About 111,000 of BCBSIL's 7 million members will be covered across the new ACOs, with the Kane County Independent Physician Association, North Shore University Health System, Presence Health and Alexian Brothers Health System. Last year, BCBSIL set a goal of having more than 800,000 members covered under accountable care networks.

"We work with each provider to better coordinate care and share valuable data that helps direct providers' efforts toward where the data trends point," said Jerry Bradford, BCBSIL's vice president for network management. "Each provider group then agrees on a set of quality measurements and improvement goals, including reducing inpatient stays and emergency room visits, avoiding unnecessary readmissions, along with improving key care quality measurements." The four new ACOs are serving mostly greater Chicago and its collar counties, as well as the Champaign-Urbana region, where Presence Health, the state's largest Catholic health system, has two medical centers. With these deals, BCBSIL now has nine ACOs.

The new crop of ACOs includes BCBSIL's second independent physicians group, the 78-doctor Kane County IPA serving some 7,000 patients from a population of 515,000 west of Chicago.

"This collaboration with BCBSIL provides a mechanism to support and maintain the independent physicians in our community," said Jose Trevino, MD, president of the IPA and a general practitioner. "In this day with increasing demands from the marketplace with downward pressure on reimbursements, we hope to provide a haven for these independent physicians as we compete with bigger, better funded health systems."

Those bigger health systems include others in BCBSIL's ACO network--adding to a collaborative and competitive dynamic with hospital systems in various states of consolidation.

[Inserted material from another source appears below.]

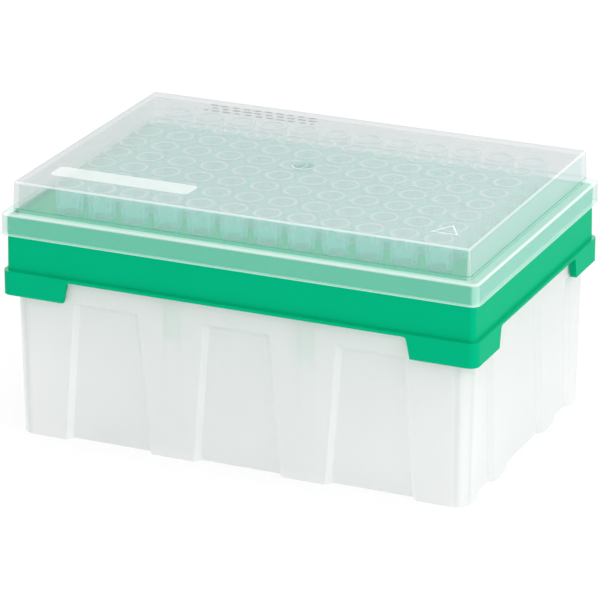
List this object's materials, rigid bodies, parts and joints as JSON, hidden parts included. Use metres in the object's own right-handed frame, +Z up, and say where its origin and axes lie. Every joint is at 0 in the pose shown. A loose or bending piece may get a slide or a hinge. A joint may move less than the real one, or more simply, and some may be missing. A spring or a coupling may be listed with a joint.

BCBSIL's collaboration with North Shore University Health System spans some 62,000 patients served by 255 primary care physicians, and the insurer's largest ACO contract to date is with North Shore's soon-to-be partner in a merger, Advocate Health Care. If the merger is approved by the Federal Trade Commission, it will be the largest health system in both Illinois and Chicagoland.

The Advocate ACO, covering 250,000 BCBSIL members, is the nation's largest commercial ACO, and is now in its fifth year. In its first three years, BCBSIL said the ACO's cost trend was six percent lower than the rest of the insurer's PPO population and also was associated with lower readmission rates.

Another one of BCBSIL's new ACO partners, the five hospital Alexian Brothers Health System, a part of Ascension, the country's largest non-profit health system, is also in the midst of entering into a joint operating affiliation with Adventist Midwest Health, a division of Adventist Health System, which is also one of the largest faith-based health systems in the country. The new inegrated health system, the state's third largest, is called AMITA Health, including nine hospitals and 3,000 physicians serving the west and northwest suburbs of Chicago.

It's an ACO deal with a health system that is a part of a larger health system and in a joint operating agreement with another health system that is also part of a larger health system--a web of organizational structures that nonetheless offers an opportunity for BCBSIL's value-based contracting strategy.

"This ACO is the first such effort with a private insurer for Alexian Brothers Health System," said Don Franke, vice president for clinical integration at the health system. Franke said Alexian will be taking "lessons it learned" from its Medicare Shared Savings ACO and apply them to the 14,000 BCBSIL members in the new ACO. "That includes considering issues at home that might impact patients' health, such as not having transportation to get to a doctor," he said.

Meanwhile, Presence Health, which has a base in greater Chicago, is creating an ACO with BCBSIL to try to address the palpable healthcare concerns of Illinoisans.

"One of the things we're hearing from people who pay for healthcare, whether that's employers or the government, is that the cost of care is too high and the quality doesn't seem to support the cost of care," said David DiLoreto, MD, chief clinical officer of Presence Health Partners, the health system's network of 2,500 affiliated physicians.